2. American structuralism in Phonology
American
structuralist phonology was concerned primarily with formalizing the notion of
the PHONEME, and with elaborating a framework for the phoneme analysis of
languages. By the early 20th century,
phonetic science had revealed that languages often had more sound in their
phonetic inventories than had originally been suspected. For example, English p[l]ease has the
voiceless liquid also found in Welsh; the final sound in ma[t]resembles the glottalized
stop of many Amerindian languages. While
phonetically accurate, these transcriptions are linguistically misleading: [l]
and [t] are of quite different status in English than in these other languages. Understanding the nature of this difference
was taken to define the field of phonology.
In
the 1920s, Edward Sapir and Leonard Bloomfield initiated two
different approaches to the problem. For
Sapir, a language’s phonetic inventory is but a distorted manifestation of its
inner system of phonemes. The phonemic
structure is a conceptual system—an inventory of ‘ideal sounds’, in terms of
which the phonetic segments of speech are perceived and articulated. Sapir 1925 shows how the same phonetic sound
can have a quite different status in languages with different phonemic
systems. Sapir believed that a
language’s inner phonemic system can often be intuited by the native speaker.
Bloomfield
was suspicious of such ‘mentalism’. He
felt it more prudent to approach the phoneme exclusively through objectively
observable data. For Bloomfield, the
phoneme was not an ‘ideal sound’ or ‘mental image’, but rather a bundle of
distinctive features which are present in the overt, physical manifestation of
speech. The task of phonemic analysis is
to isolate these distinctive features—principally through the discovery of
minimal pairs—and to state the distribution of redundant, non-distinctive
features.
Because
of the positivistic climate of the 1930s, Bloomfield’s approach attracted much
more attention than did that of Sapir.
At the theoretical level, American Structuralist Phonology in the next
two decades occupied itself principally with elaborating Bloomfield’s
surface-oriented, inductive view of the phoneme; explicit criteria were
developed to justify given phonemic groupings.
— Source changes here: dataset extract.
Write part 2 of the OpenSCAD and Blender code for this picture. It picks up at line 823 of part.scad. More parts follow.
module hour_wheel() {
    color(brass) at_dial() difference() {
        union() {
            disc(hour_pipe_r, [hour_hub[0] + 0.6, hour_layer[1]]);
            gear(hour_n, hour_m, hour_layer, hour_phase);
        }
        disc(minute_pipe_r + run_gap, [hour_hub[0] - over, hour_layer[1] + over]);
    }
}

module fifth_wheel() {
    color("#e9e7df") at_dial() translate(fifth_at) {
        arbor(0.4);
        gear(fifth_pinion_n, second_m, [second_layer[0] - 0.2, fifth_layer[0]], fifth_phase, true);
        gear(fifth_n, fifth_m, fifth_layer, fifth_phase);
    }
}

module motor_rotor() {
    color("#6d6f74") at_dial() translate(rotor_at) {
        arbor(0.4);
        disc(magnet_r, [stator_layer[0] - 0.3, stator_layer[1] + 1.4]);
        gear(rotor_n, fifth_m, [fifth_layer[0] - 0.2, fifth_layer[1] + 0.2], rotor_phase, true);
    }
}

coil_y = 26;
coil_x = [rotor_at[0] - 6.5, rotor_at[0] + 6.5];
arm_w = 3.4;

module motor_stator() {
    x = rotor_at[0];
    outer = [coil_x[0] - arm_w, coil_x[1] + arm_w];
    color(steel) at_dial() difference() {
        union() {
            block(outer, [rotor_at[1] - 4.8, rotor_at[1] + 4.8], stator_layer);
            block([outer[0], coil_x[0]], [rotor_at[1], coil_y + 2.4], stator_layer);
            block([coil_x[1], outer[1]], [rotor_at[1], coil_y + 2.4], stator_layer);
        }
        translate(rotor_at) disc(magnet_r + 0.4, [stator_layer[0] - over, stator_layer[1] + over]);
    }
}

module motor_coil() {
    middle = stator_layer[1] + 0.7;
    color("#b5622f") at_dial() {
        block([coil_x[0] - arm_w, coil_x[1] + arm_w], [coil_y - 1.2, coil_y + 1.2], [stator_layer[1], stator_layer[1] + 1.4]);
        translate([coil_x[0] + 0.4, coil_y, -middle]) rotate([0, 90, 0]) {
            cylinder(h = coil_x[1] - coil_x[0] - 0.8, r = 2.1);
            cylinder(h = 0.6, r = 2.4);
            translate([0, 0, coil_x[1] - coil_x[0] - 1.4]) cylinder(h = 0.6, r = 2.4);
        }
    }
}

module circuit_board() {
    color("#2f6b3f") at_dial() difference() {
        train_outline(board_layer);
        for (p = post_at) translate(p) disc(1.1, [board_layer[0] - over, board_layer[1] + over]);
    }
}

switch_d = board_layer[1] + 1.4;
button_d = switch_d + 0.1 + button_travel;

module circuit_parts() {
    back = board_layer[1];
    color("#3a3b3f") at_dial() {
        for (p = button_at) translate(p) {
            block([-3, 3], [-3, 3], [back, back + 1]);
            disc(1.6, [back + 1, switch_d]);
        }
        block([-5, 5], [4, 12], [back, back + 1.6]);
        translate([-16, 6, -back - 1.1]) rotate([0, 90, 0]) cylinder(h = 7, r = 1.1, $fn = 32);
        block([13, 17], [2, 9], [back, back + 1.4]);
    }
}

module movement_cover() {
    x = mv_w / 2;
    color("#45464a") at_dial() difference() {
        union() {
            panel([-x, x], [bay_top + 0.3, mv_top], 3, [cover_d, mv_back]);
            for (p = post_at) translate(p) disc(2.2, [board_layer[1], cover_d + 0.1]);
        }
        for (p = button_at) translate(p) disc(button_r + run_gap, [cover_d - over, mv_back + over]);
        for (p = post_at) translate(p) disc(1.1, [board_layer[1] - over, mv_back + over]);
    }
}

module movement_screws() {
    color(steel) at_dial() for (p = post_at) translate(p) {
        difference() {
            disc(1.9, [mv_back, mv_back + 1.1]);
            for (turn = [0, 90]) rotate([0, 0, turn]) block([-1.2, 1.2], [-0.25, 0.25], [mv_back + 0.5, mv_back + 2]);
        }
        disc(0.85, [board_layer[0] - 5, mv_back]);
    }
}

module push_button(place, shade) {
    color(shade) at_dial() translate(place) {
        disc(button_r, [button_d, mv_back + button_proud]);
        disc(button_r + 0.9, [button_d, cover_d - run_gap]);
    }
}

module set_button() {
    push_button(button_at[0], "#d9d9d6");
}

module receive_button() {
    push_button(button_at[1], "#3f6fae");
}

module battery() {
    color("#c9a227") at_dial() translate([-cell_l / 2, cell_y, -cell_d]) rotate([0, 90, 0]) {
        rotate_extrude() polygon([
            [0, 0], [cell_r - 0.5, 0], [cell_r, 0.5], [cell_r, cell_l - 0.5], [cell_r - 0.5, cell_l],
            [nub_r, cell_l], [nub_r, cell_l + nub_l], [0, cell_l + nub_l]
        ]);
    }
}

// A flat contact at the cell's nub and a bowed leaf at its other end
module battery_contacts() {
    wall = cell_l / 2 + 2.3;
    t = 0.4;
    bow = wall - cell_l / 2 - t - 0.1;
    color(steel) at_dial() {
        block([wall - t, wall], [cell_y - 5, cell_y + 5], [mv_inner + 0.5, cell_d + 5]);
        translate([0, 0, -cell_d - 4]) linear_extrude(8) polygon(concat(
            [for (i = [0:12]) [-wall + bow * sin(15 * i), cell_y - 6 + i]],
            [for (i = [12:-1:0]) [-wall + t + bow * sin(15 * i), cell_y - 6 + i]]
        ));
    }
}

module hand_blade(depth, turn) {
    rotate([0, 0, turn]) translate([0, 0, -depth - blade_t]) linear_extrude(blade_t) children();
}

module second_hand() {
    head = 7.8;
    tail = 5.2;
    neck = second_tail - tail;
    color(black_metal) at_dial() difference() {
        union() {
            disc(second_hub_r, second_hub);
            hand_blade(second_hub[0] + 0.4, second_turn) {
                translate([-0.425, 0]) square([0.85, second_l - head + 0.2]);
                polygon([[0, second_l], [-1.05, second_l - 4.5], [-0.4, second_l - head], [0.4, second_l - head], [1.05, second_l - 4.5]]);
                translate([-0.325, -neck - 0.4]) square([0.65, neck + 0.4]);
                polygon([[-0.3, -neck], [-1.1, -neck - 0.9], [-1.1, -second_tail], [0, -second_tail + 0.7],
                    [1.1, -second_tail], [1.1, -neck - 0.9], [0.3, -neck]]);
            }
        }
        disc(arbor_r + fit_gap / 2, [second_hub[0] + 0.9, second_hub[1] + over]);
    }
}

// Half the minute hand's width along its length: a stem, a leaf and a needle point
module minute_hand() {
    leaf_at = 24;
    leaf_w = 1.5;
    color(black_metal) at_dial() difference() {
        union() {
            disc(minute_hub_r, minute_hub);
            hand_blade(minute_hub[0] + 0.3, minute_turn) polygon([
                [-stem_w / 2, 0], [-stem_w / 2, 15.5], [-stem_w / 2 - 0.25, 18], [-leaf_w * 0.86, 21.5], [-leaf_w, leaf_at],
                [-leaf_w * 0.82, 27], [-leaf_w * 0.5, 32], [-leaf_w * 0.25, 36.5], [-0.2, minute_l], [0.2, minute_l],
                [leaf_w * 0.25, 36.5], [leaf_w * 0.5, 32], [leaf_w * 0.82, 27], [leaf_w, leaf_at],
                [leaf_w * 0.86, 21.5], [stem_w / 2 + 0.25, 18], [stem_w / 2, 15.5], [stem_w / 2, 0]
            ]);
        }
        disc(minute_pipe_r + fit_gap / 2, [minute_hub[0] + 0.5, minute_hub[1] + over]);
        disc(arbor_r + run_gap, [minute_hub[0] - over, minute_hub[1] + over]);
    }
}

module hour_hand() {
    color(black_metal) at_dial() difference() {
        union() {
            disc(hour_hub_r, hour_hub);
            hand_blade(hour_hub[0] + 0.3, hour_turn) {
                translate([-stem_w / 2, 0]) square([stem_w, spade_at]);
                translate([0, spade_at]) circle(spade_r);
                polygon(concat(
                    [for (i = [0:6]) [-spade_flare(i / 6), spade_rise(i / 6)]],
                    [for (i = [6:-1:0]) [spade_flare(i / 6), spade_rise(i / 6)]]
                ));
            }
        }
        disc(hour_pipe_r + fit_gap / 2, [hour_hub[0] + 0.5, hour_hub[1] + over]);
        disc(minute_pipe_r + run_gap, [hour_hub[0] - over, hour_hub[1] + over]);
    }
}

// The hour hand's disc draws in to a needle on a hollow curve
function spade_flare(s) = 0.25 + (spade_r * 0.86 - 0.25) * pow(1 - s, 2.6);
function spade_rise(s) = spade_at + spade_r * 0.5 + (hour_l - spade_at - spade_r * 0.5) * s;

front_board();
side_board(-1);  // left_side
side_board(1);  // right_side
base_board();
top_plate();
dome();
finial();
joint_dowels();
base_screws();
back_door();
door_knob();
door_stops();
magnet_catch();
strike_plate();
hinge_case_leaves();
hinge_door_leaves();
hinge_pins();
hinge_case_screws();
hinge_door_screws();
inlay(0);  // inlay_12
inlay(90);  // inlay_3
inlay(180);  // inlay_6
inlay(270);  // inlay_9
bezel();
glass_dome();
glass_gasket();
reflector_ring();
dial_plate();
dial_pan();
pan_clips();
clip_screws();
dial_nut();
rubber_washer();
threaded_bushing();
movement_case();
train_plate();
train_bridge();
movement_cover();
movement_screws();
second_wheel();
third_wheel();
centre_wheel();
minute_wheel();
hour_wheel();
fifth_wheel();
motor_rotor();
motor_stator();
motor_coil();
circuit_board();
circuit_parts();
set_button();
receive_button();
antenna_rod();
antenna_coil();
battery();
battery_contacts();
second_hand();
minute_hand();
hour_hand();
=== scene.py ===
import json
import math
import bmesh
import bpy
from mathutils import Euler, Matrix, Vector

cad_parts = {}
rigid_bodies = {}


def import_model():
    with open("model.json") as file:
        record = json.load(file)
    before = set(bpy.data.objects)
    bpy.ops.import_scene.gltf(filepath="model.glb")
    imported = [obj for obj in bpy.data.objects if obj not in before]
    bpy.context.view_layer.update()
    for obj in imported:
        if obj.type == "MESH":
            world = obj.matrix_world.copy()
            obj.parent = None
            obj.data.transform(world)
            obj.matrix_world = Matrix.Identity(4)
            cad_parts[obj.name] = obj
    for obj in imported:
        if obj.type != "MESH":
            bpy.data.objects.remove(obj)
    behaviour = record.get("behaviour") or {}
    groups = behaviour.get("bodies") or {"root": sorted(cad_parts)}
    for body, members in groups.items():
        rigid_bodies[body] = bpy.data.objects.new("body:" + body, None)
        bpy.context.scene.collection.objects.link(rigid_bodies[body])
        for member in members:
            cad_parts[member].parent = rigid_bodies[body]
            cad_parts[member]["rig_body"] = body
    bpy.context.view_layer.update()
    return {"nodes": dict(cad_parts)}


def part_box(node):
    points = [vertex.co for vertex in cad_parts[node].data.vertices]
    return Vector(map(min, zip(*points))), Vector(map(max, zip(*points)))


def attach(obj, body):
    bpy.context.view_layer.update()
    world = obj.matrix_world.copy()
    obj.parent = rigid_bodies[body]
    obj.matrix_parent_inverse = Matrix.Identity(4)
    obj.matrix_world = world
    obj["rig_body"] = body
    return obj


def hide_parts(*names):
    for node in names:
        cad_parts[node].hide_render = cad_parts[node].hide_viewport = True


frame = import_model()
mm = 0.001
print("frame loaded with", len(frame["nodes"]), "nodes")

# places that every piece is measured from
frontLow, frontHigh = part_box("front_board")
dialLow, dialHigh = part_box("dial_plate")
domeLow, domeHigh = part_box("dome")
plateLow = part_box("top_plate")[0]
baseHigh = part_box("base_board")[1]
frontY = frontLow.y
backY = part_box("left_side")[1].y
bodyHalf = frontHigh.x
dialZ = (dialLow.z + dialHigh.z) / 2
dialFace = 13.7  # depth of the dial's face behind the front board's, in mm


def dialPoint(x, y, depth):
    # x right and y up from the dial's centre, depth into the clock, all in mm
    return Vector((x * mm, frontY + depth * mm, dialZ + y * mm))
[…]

Bloch 1941, posed one of themost serious challenges to the Bloomfieldian
view. For example, in most American
English dialects, the /t/ phoneme of betting, butter is realized a as a flap
[D]; in some of these dialects, the /r/ phoneme is also realized as [D] after
the interdentals of three, throw. On
this analysis, there is no invariant bundle of features that distinguishes
among all occurrences of /t/ and /r/. To
maintain the invariance condition, [D] would have to be set up as a separate
phoneme—despite its limited distribution and redundant status.
Another
much-discussed problem is the minimal pair writer [wayDr] vs. [ra:yDr]. The surface contrast is in the length of the
vowel. But most analysis felt that the
correct phonemicization registers the contrast in the consonant as [t] vs.
[d]. Chomsky 1964 seized on this example
from Harris in a devastating critique of Bloomfieldian phonology. In the 1950s, Chomsky and his collaborator
Morris Halle concluded that the best solution to such problems was simply to
abandon the strong behaviorist stance of the Bloomfieldians, and to explore
instead the mentalist approach to phonology advocated by Sapir. In the resultant generative model, the only
constraint on underlying (systematic phonemic) representations was their
effectiveness in maximizing the overall simplicity of the grammar. The focus of phonological research shifted to
rules—their discovery, formulation, and ordering. However, Generative Phonology also carried
over several features of American Structuralism.
3. Prosodic analysis
In linguistics, prosody (from Ancient Greek
προσῳδία prosōidía [prosɔː(i)díaː],
"song sung to music; tone or accent of a syllable") is concerned with
those elements of speech that are not individual phonetic segments (vowels
and consonants) but are properties of syllables and larger units of speech. These
contribute to linguistic functions such as intonation, tone, stress, and
rhythm. Prosody may reflect various features of the speaker or the utterance:
the emotional state of the speaker; the form of the utterance (statement,
question, or command); the presence of irony or sarcasm; emphasis, contrast, and focus; or other elements of language that may not be
encoded by grammar or by choice of vocabulary.
4. Generative phonology
In 1968 Noam Chomsky and Morris Halle published The
Sound Pattern of English (SPE), the basis for generative
phonology. In this view, phonological representations are sequences of segments made up
of distinctive
features. These features were an expansion of earlier work by Roman Jakobson, Gunnar
Fant, and Morris Halle. The features describe aspects of articulation and
perception, are from a universally fixed set, and have the binary values + or
−. There are at least two levels of representation: underlying
representation and surface phonetic representation. Ordered
phonological rules govern how underlying representation is
transformed into the actual pronunciation (the so-called surface form). An
important consequence of the influence SPE had on phonological theory was the
downplaying of the syllable and the emphasis on segments. Furthermore, the
generativists folded morphophonology into
phonology, which both solved and created problems.